We drank tea in near silence while the train moved through darkness. Through the window, occasional lights — a town, a highway, a lone house — broke the black.
This is the part of long-distance train travel that changes you, if you let it. The enforced intimacy with strangers. The shared space that isn’t yours and isn’t theirs. The way a cabin full of people who met twenty-four hours ago can sit in comfortable silence and drink tea, united by nothing except the fact that they’re all going the same direction.
I don’t think you get this on a plane. Planes are designed for isolation — headphones, screens, individual air vents. Trains are designed for proximity. You hear the other person turn in their bunk. You share the aisle. You negotiate the bathroom schedule through mutual unspoken agreement.
It’s imperfect and slightly uncomfortable and deeply human.
Arrival
Ho Chi Minh City station is loud. The doors open and you’re hit with heat, motorbike exhaust, and the chaotic energy of a city that never seems to sit still. After thirty-six hours of slow motion, it’s jarring. Like stepping from a quiet room into a concert.
Mrs. Thanh’s daughter was waiting on the platform. They embraced for a long time. Thomas disappeared into the crowd with a wave and a “bon voyage” that was characteristically extra. The businessman shook my hand, said “good trip,” and walked away.
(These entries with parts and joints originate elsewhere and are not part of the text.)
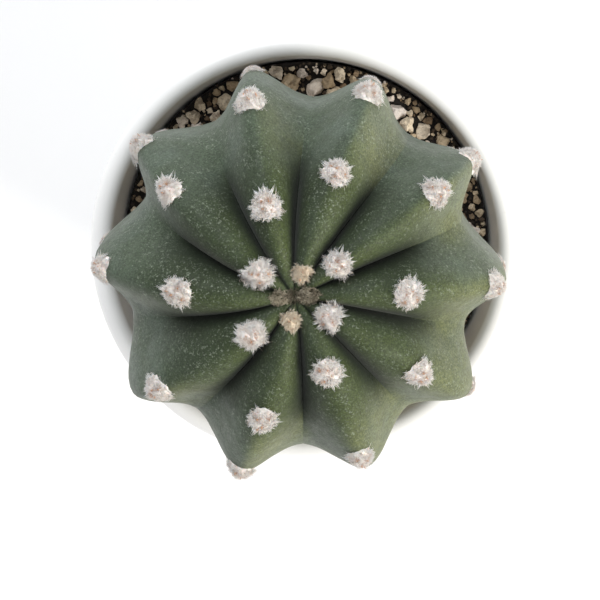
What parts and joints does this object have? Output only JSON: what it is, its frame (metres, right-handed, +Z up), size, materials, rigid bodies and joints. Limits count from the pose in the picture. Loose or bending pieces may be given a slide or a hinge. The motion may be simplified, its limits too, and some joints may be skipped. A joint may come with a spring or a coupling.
{
  "type": "potted round cactus",
  "caption": "Round ribbed cactus with woolly white tufts along its ribs, growing in gritty soil in a plain white tapered round pot.",
  "frame": {"origin": "centre of the pot's foot, on the surface that it stands on", "axes": "+Z up along the axis of the pot and the plant; +X points between two ribs' sides, one degree from the crest of rib 9"},
  "size_m": [0.08, 0.08, 0.119],
  "materials": {
    "white_glaze": "smooth satin white glaze",
    "potting_soil": "loose dark peat with grit",
    "green_skin": "matte grey-green waxy skin with fine pale speckles",
    "grey_wool": "matted grey-brown wool",
    "cream_wool": "dense pinkish-white wool with short brown spine tips",
    "pale_grit": "rough tan and cream pebbles"
  },
  "bodies": {
    "root": {"pot": "white_glaze", "soil": "potting_soil", "cactus_stem": "green_skin", "apex_wool": "grey_wool", "areole_rib01_1": "cream_wool", "areole_rib01_2": "cream_wool", "areole_rib01_3": "cream_wool", "areole_rib01_4": "cream_wool", "areole_rib02_1": "cream_wool", "areole_rib02_2": "cream_wool", "areole_rib02_3": "cream_wool", "areole_rib02_4": "cream_wool", "areole_rib03_1": "cream_wool", "areole_rib03_2": "cream_wool", "areole_rib03_3": "cream_wool", "areole_rib03_4": "cream_wool", "areole_rib04_1": "cream_wool", "areole_rib04_2": "cream_wool", "areole_rib04_3": "cream_wool", "areole_rib05_1": "cream_wool", "areole_rib05_2": "cream_wool", "areole_rib05_3": "cream_wool", "areole_rib06_1": "cream_wool", "areole_rib06_2": "cream_wool", "areole_rib06_3": "cream_wool", "areole_rib06_4": "cream_wool", "areole_rib07_1": "cream_wool", "areole_rib07_2": "cream_wool", "areole_rib07_3": "cream_wool", "areole_rib08_1": "cream_wool", "areole_rib08_2": "cream_wool", "areole_rib08_3": "cream_wool", "areole_rib08_4": "cream_wool", "areole_rib09_1": "cream_wool", "areole_rib09_2": "cream_wool", "areole_rib09_3": "cream_wool", "areole_rib10_1": "cream_wool", "areole_rib10_2": "cream_wool", "areole_rib10_3": "cream_wool", "areole_rib10_4": "cream_wool", "pebble_01": "pale_grit", "pebble_02": "pale_grit", "pebble_03": "pale_grit", "pebble_04": "pale_grit", "pebble_05": "pale_grit", "pebble_06": "pale_grit", "pebble_07": "pale_grit", "pebble_08": "pale_grit", "pebble_09": "pale_grit", "pebble_10": "pale_grit", "pebble_11": "pale_grit", "pebble_12": "pale_grit", "pebble_13": "pale_grit"}
  },
  "joints": []
}
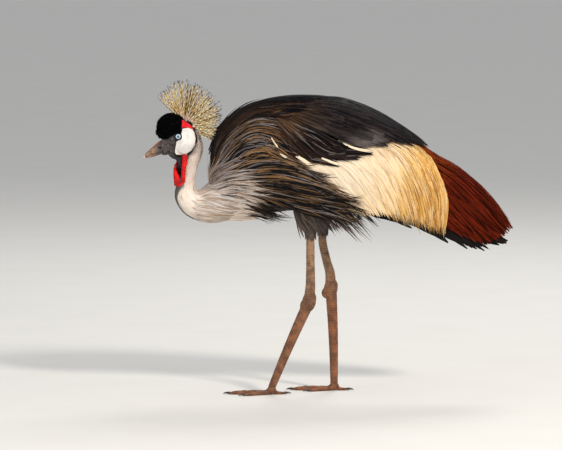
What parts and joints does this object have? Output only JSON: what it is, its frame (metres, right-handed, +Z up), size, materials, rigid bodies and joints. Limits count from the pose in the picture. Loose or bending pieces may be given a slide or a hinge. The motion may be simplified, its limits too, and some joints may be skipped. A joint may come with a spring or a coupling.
{
  "type": "grey crowned crane",
  "caption": "Life-size still model of an adult grey crowned crane, walking pose with lowered head, drawn-in neck, bristle crest and folded wings.",
  "frame": {"origin": "on the ground, under the middle of the bird's overall length, and on its plane of symmetry", "axes": "-X is the way the bird faces, -Y is its left side, +Z is up"},
  "size_m": [0.7378, 0.2062, 0.6226],
  "materials": {
    "face_slate": "short matt feathers and bare skin",
    "velvet_black": "velvety, fully matt",
    "crest_gold": "straw-like bristles, slight sheen",
    "bill_horn": "horn, satin",
    "wattle_scarlet": "bare skin, satin",
    "plumage_pale_grey": "soft feathers, matt",
    "plumage_slate": "lance-shaped feathers, satin",
    "plumage_black": "flight feathers, satin",
    "cheek_white": "bare skin, matt",
    "eye_iris": "polished",
    "plumage_cream": "hair-like covert feathers, satin",
    "plumage_chestnut": "long soft feathers, satin",
    "leg_scales": "scaled skin, satin",
    "claw_horn": "horn, satin"
  },
  "bodies": {
    "root": {"head": "face_slate", "cap": "velvet_black", "crest": "crest_gold", "upper_bill": "bill_horn", "lower_bill": "bill_horn", "wattle": "wattle_scarlet", "neck_upper": "plumage_pale_grey", "neck_lower": "plumage_pale_grey", "body": "plumage_slate", "tail": "plumage_black", "cheek_left": "cheek_white", "eye_left": "eye_iris", "wing_left": "plumage_cream", "secondaries_left": "plumage_chestnut", "primaries_left": "plumage_black", "thigh_left": "plumage_slate", "shank_left": "leg_scales", "tarsus_left": "leg_scales", "foot_left": "leg_scales", "claw_middle_left": "claw_horn", "claw_inner_left": "claw_horn", "claw_outer_left": "claw_horn", "claw_hind_left": "claw_horn", "cheek_right": "cheek_white", "eye_right": "eye_iris", "wing_right": "plumage_cream", "secondaries_right": "plumage_chestnut", "primaries_right": "plumage_black", "thigh_right": "plumage_slate", "shank_right": "leg_scales", "tarsus_right": "leg_scales", "foot_right": "leg_scales", "claw_middle_right": "claw_horn", "claw_inner_right": "claw_horn", "claw_outer_right": "claw_horn", "claw_hind_right": "claw_horn"}
  },
  "joints": []
}
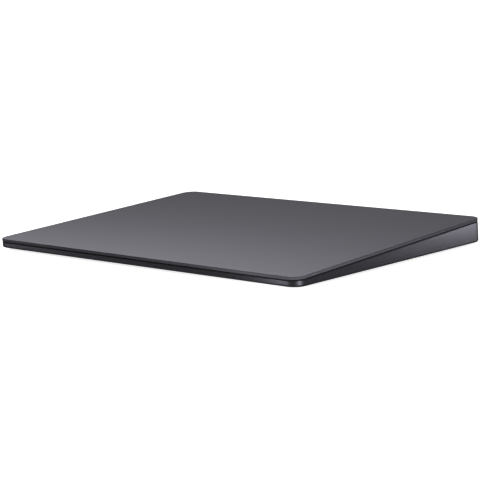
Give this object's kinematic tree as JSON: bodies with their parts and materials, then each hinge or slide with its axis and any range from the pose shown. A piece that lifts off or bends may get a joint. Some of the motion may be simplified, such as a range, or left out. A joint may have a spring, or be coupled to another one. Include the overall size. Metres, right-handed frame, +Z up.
{
  "type": "wireless trackpad",
  "caption": "Flat wireless trackpad: tilted dark glass touch plate floating in a wedge-shaped dark metal housing, thin at the front, on rubber feet.",
  "frame": {"origin": "on the desk, under the middle of the outline", "axes": "+X to the user's right along the long side, +Y from the thin front edge to the thick rear edge, +Z up from the desk"},
  "size_m": [0.16, 0.1148, 0.0109],
  "materials": {
    "anodised_housing": "dark grey anodised, fine bead blast",
    "touch_surface": "dark grey satin touch glass, opaque",
    "black_film": "matt black film",
    "foam": "black closed-cell foam",
    "rubber_foot": "dark grey rubber",
    "circuit_board": "black-green solder mask",
    "steel": "bright stamped steel",
    "screw_steel": "plain steel screws",
    "gel": "clear gel pad",
    "chip": "black epoxy",
    "ribbon": "amber polyimide ribbon",
    "copper": "varnished copper winding",
    "iron": "plated soft iron",
    "pouch": "silver laminate pouch",
    "tape": "white adhesive tape",
    "gold": "gold-plated contacts",
    "dark_plastic": "dark grey moulded plastic",
    "pale_plastic": "natural moulded plastic",
    "on_green": "green patch"
  },
  "bodies": {
    "base": {"actuator_bracket": "steel", "actuator_coil_1": "copper", "actuator_coil_2": "copper", "actuator_coil_3": "copper", "actuator_coil_4": "copper", "actuator_core": "iron", "actuator_screws": "screw_steel", "antenna_carrier": "pale_plastic", "antenna_element": "copper", "battery_cell": "pouch", "battery_lead": "dark_plastic", "battery_protection_board": "circuit_board", "battery_tape": "tape", "board_connectors": "pale_plastic", "board_screws": "screw_steel", "bottom_cover": "anodised_housing", "charge_port_bracket": "steel", "charge_port_contacts": "gold", "charge_port_shell": "steel", "charge_port_tongue": "chip", "cover_adhesive": "black_film", "flexure_screws": "screw_steel", "foot_front_left": "rubber_foot", "foot_front_right": "rubber_foot", "foot_rear_left": "rubber_foot", "foot_rear_right": "rubber_foot", "force_flexure_front_left": "steel", "force_flexure_front_right": "steel", "force_flexure_rear_left": "steel", "force_flexure_rear_right": "steel", "gauge_flex_cables": "ribbon", "housing": "anodised_housing", "logic_board": "circuit_board", "logic_chips": "chip", "logic_shield": "steel", "seam_gasket": "foam", "strain_gauges": "ribbon", "switch_bezel": "dark_plastic", "switch_body": "pale_plastic", "switch_on_patch": "on_green", "touch_flex_cable": "ribbon", "travel_stops": "rubber_foot"},
    "suspension": {"gel_pad_front_left": "gel", "gel_pad_front_right": "gel", "gel_pad_rear_left": "gel", "gel_pad_rear_right": "gel"},
    "platen": {"touch_glass": "touch_surface", "glass_adhesive": "black_film", "sensor_board": "circuit_board", "stiffener_plate": "steel", "touch_controller_chips": "chip", "touch_shield": "steel", "flex_connector": "pale_plastic", "attraction_rail": "iron", "rail_bracket": "steel", "rail_screws": "screw_steel"},
    "power_switch": {"switch_slider": "dark_plastic"}
  },
  "joints": [
    {"name": "platen_press", "type": "slide", "parent": "base", "child": "suspension", "axis": [0, 0.0523, -0.9986], "range_m": [0, 0.0002], "stiffness_N_per_m": 20000, "springref_m": -0.00006, "deforming": ["force_flexure_front_left", "force_flexure_front_right", "force_flexure_rear_left", "force_flexure_rear_right", "touch_flex_cable"]},
    {"name": "haptic_slide", "type": "slide", "parent": "suspension", "child": "platen", "axis": [1, 0, 0], "range_m": [-0.00015, 0.00015], "stiffness_N_per_m": 15000},
    {"name": "power_switch_slide", "type": "slide", "parent": "base", "child": "power_switch", "axis": [1, 0, 0], "range_m": [0, 0.0026]}
  ]
}
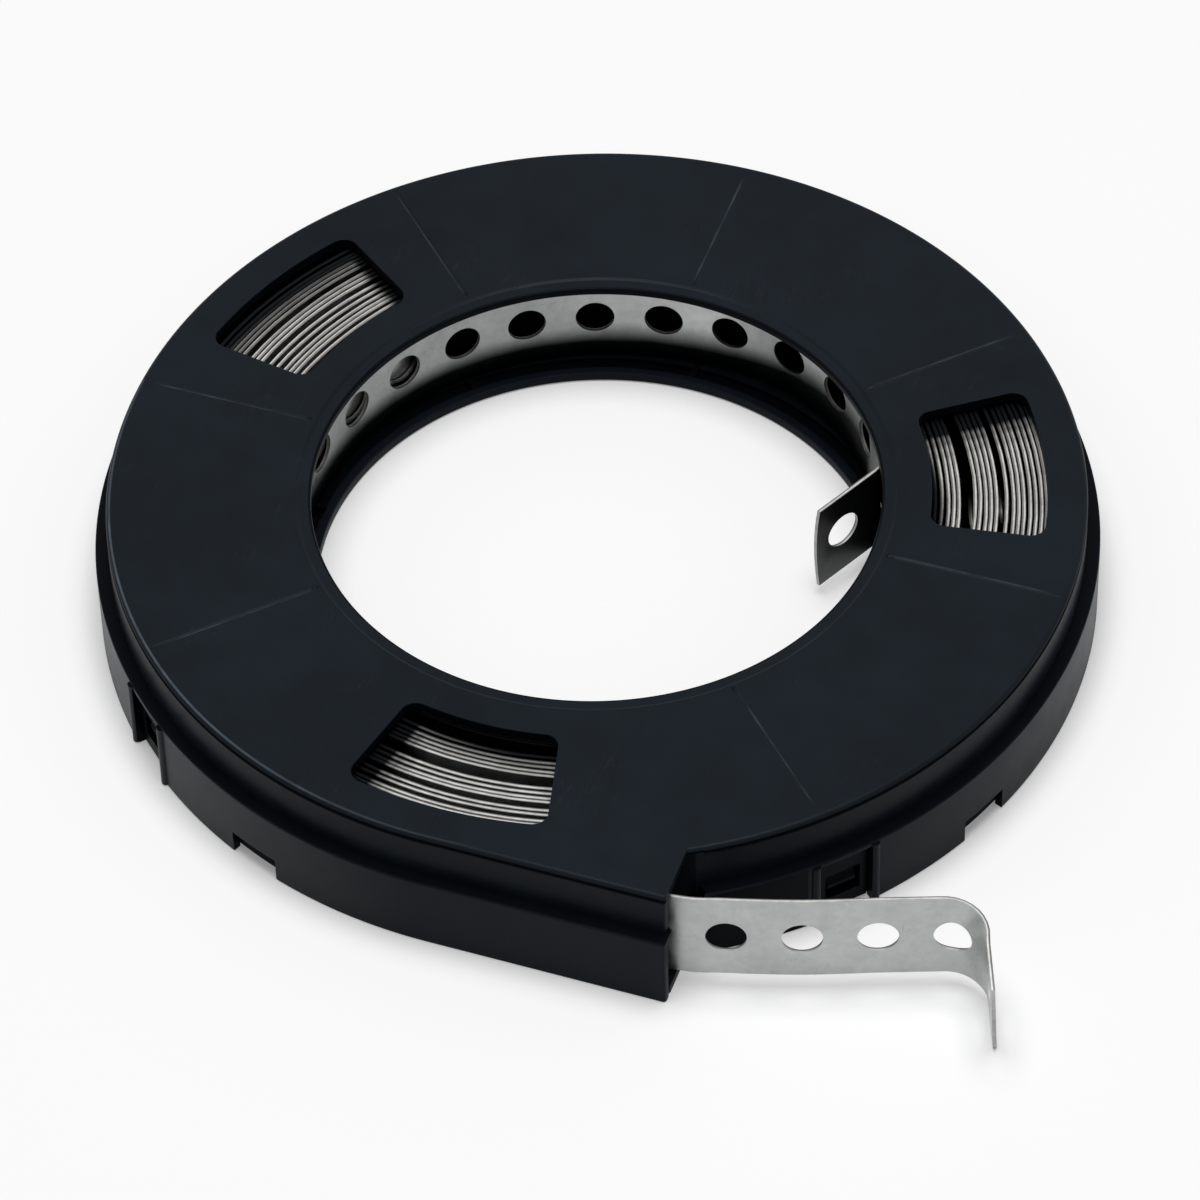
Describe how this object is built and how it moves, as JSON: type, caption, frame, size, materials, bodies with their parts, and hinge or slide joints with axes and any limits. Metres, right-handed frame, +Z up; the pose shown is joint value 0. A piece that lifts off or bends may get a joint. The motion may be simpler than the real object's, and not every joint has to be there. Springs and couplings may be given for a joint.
{
  "type": "perforated steel strap coil in a dispenser case",
  "caption": "Galvanised perforated fixing strap coiled in a ring-shaped plastic case, with its outer end leaving through a tangential spout",
  "frame": {"origin": "middle of the bounding box of the whole part, on the floor it lies on", "axes": "+X along the spout, the way the strap leaves; +Z up, along the axis of the ring"},
  "size_m": [0.168, 0.1592, 0.0215],
  "materials": {
    "cover": "moulded, satin black",
    "base": "moulded, satin black",
    "strap": "galvanised"
  },
  "bodies": {
    "root": {"case_cover": "cover", "case_base": "base", "strap": "strap"}
  },
  "joints": []
}
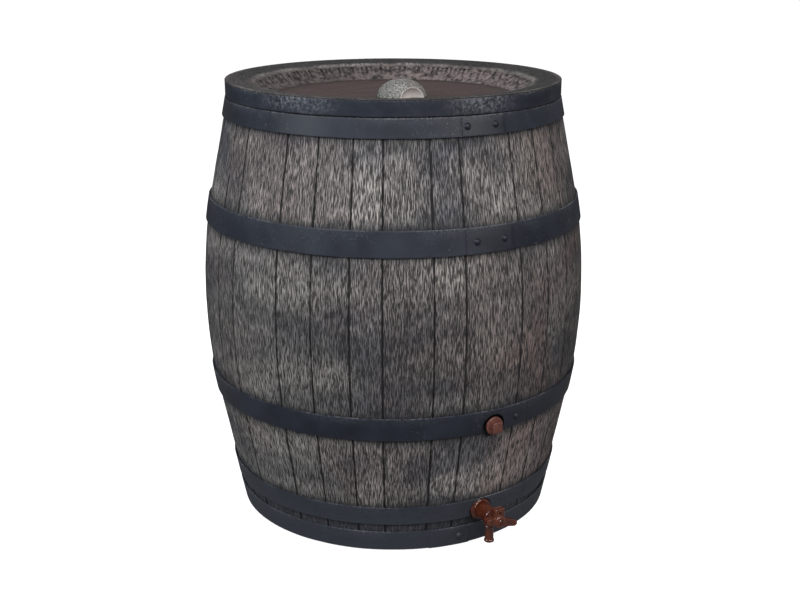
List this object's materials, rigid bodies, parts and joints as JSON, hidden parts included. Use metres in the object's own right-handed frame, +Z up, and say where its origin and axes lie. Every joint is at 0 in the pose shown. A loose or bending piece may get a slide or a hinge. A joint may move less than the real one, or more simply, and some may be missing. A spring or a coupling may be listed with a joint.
{
  "type": "rain barrel",
  "caption": "Cask-shaped rain barrel with stave joints, riveted hoops, lift-off dished lid with grip knob, quarter-turn tap at the foot and a screw plug above it.",
  "frame": {"origin": "on the ground at the centre of the barrel's round base", "axes": "+Z up along the barrel's axis; -Y towards the tap and the plug; +X to the right of someone facing the tap"},
  "size_m": [0.712, 0.7291, 0.806],
  "materials": {
    "staves": "moulded wood grain, driftwood grey-brown, rubbed lighter on the high grain",
    "hoop": "satin blue-grey with a worn upper edge",
    "rivet": "satin blue-grey",
    "lid": "moulded grain, red-brown dish and grey-brown rim",
    "knob": "pale grey, stippled, scoops worn smooth",
    "tap": "glossy red-brown",
    "plug": "satin terracotta",
    "brass": "machined",
    "rubber": "matt black",
    "steel": "zinc plated"
  },
  "bodies": {
    "barrel": {"barrel_shell": "staves", "base_hoop": "hoop", "foot_hoop": "hoop", "lower_bilge_hoop": "hoop", "upper_bilge_hoop": "hoop", "head_hoop": "hoop", "head_hoop_rivet_1": "rivet", "head_hoop_rivet_2": "rivet", "upper_bilge_hoop_rivet_1": "rivet", "upper_bilge_hoop_rivet_2": "rivet", "lower_bilge_hoop_rivet_1": "rivet", "base_hoop_rivet_1": "rivet", "tap_insert": "brass", "plug_insert": "brass", "tap_seal": "rubber", "tap_body": "tap", "tap_bonnet": "tap"},
    "tap_handle": {"tap_handle": "tap", "tap_rotor": "tap", "rotor_back_ring": "rubber", "rotor_front_ring": "rubber", "handle_screw": "tap"},
    "plug_washer": {"plug_washer": "rubber"},
    "plug": {"plug": "plug"},
    "lid": {"lid_shell": "lid", "lid_hoop": "hoop", "lid_knob": "knob", "knob_washer": "steel", "knob_nut": "steel"}
  },
  "joints": [
    {"name": "lid_lift", "type": "slide", "parent": "barrel", "child": "lid", "axis": [0, 0, 1], "range_m": [0, 0.35]},
    {"name": "tap_turn", "type": "hinge", "parent": "barrel", "child": "tap_handle", "pos_m": [0, -0.365, 0.0705], "axis": [0, 1, 0], "range_deg": [0, 90]},
    {"name": "plug_out", "type": "slide", "parent": "barrel", "child": "plug_washer", "axis": [0, -1, 0], "range_m": [0, 0.0127]},
    {"name": "plug_turn", "type": "hinge", "parent": "plug_washer", "child": "plug", "pos_m": [0, -0.345, 0.2435], "axis": [0, -1, 0], "range_deg": [0, 2520]}
  ],
  "couplings": [
    {"joint": "plug_out", "follows": "plug_turn", "m_per_rad": 0.00028871}
  ]
}
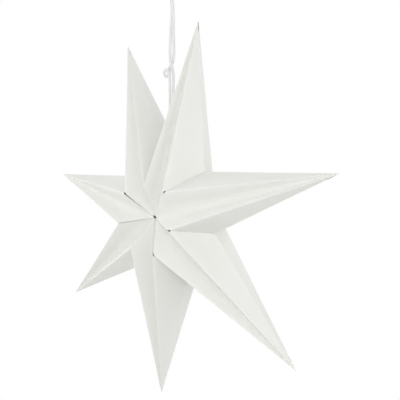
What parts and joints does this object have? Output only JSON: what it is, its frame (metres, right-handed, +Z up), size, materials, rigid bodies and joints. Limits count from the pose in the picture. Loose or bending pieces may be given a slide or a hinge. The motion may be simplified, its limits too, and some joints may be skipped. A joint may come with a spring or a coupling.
{
  "type": "paper advent star",
  "caption": "Hanging paper star with hollow pointed rays of folded white card, glued side by side, on a looped white cord with a knot.",
  "frame": {"origin": "where a hook bears inside the top of the cord's loop; the middle of the star is straight below it", "axes": "+Z up along the taut cord; the star's face looks along -Y, and +X is to the right seen from the front"},
  "size_m": [0.5845, 0.1329, 0.665],
  "materials": {
    "card": "matt off-white card, folded and glued",
    "cord": "white twisted cotton cord"
  },
  "bodies": {
    "root": {"ray_1": "card", "ray_2": "card", "ray_3": "card", "ray_4": "card", "ray_5": "card", "ray_6": "card", "ray_7": "card", "hanging_cord": "cord", "cord_knot": "cord"}
  },
  "joints": []
}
I stood on the platform for a few minutes, letting the city settle around me. I felt something I’d felt before in other places — the pleasant disorientation of arriving somewhere by slow means. When you fly, you leave one place and appear in another. When you take a train for thirty-six hours, you feel every mile between them. You arrive with a sense of distance that a plane can never give you.
I took a taxi to my hotel in District 1. Checked in. Stood in the shower for fifteen minutes. Then I went out for pho at a street stall, sitting on a plastic stool, watching motorbikes negotiate an intersection with the collective intuition of a flock of birds.
The pho was good. The city was alive. I was exactly where the train had been taking me, one slow mile at a time.
And I didn’t check my email until the next morning.